Séquence 3 – Je me suis souvent interrogé sur la signification de « La colonie pénitentiaire » (In der Strafkolonie), cette nouvelle écrite en octobre 1914, je me suis interrogé mais sans acharnement car je n’ai jamais envisagé Franz Kafka comme un écrivain à message et j’ai toujours fui l’interprétation car elle donne sans tarder dans la surinterprétation et ses prétentions, très nombreuses. On bavarde beaucoup au sujet de Franz Kafka. Franz Kafka est un silence, je le respecte et d’abord parce qu’il me convient. Mais au fait, ne bavarderais-je pas moi aussi ?

Les travaux de Jacqueline Sudaka-Bénazéraf relatifs à Franz Kafka écrivain visuel me conduisent à Franz Kafka écrivain physique, le plus physique des écrivains, avec cette attention hallucinée à son corps. Hier soir une interprétation m’a frôlé pour s’éloigner aussitôt : « La colonie pénitentiaire » ne pourrait-elle pas être envisagée suivant cette proposition : Franz Kafka écrivain physique, soit un écrivain utilisant à sa manière son propre corps comme support et outil ainsi que le feront à leur manière les artistes du Body Art ? Cet écrit n’annoncerait-il pas la Performance (au sens anglais du mot) des années 1960/1970 ?

Parmi les artistes ayant produit des Performances avec leur seul corps envisagé comme support et outil, deux femmes.

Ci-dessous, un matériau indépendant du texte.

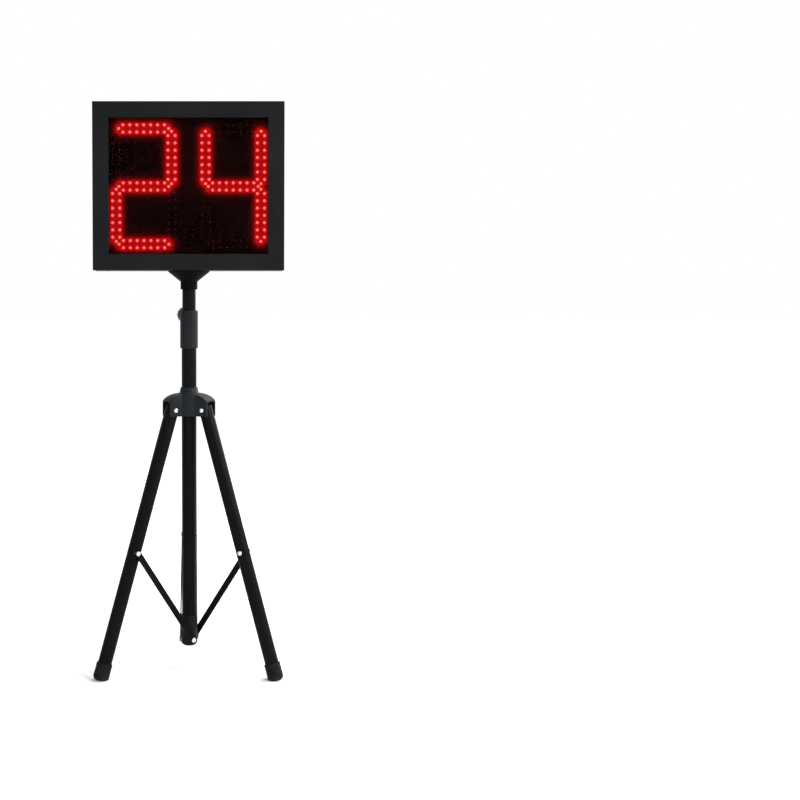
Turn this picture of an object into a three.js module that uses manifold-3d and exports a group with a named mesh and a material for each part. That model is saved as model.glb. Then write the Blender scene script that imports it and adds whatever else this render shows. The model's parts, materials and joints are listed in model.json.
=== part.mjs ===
// Shot clock: a two digit LED display on a telescopic mast with a folding three-legged stand.
// Millimetres, +Z up. The display faces -Y. The origin is on the floor, in the middle of the clock's outline.

import * as THREE from 'three';
import { mergeVertices } from 'three/addons/utils/BufferGeometryUtils.js';
import Module from 'manifold-3d';

const wasm = await Module();
wasm.setup();

// Faceting and modelling aids
const TUBE_SIDES = 20;
const PIN_SIDES = 10;
const LAMP_SIDES = 5;
const CURVE_STEPS = 3;
const ROOF_STEPS = 5;
const HEAD_STEPS = 2;
const OVERRUN = 4;
const SEAT_GAP = 0.3;
const TURN = Math.PI * 2;

// Display case
const CASE_WIDTH = 400;
const CASE_HEIGHT = 350;
const CASE_DEPTH = 90;
const BEZEL_WIDTH = 33.5;
const BEZEL_THICKNESS = 2;
const CASE_WALL = 2;
const RIB_REACH = 8;
const RIB_THICKNESS = 1.5;
const REAR_LIP_REACH = 12;
const REAR_LIP_THICKNESS = 2;
const REAR_RECESS = 6;
const MITRE_GAP = 0.1;
const SHEET_CLEARANCE = 0.5;
const GROOVE_CLEARANCE = 0.3;
const WINDOW_THICKNESS = 3;
const KEY_ARM = 30;
const KEY_THICKNESS = 3;
const KEY_END_CLEARANCE = 8;

// Rear cover and what it carries
const COVER_THICKNESS = 2;
const VENT_LENGTH = 46;
const VENT_HEIGHT = 4;
const VENT_PITCH = 11;
const VENT_ROWS = 5;
const VENT_PLACE_SHARE = 0.27;
const VENT_HEIGHT_SHARE = 0.27;
const SUPPLY_WIDTH = 129;
const SUPPLY_HEIGHT = 97;
const SUPPLY_DEPTH = 30;
const SUPPLY_PLACE_SHARES = [0.22, -0.1];
const TERMINAL_WIDTH = 12;
const TERMINAL_HEIGHT = 78;
const TERMINAL_DEPTH = 16;
const BOARD_WIDTH = 110;
const BOARD_HEIGHT = 80;
const BOARD_THICKNESS = 1.6;
const BOARD_STAND_OFF = 7;
const BOARD_BOSS_RADIUS = 3.5;
const BOARD_BOSS_INSET = 6;
const BOARD_PLACE_SHARES = [-0.24, 0.02];
const PLUG_ROW_HEIGHT = 10;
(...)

Je pourrais citer bien d’autres noms, mais ces artistes m’émeuvent particulièrement, comme m’émeut Franz Kafka. Ces femmes : Marina Abramović (née en 1946) et Gina Pane (1939-1990). Je ne vais pas entrer dans les détails de leurs œuvres mais j’y décèle une proximité avec Franz Kafka de « La colonie pénitentiaire » ou d’« Un artiste de la faim », des Performances de l’extrême.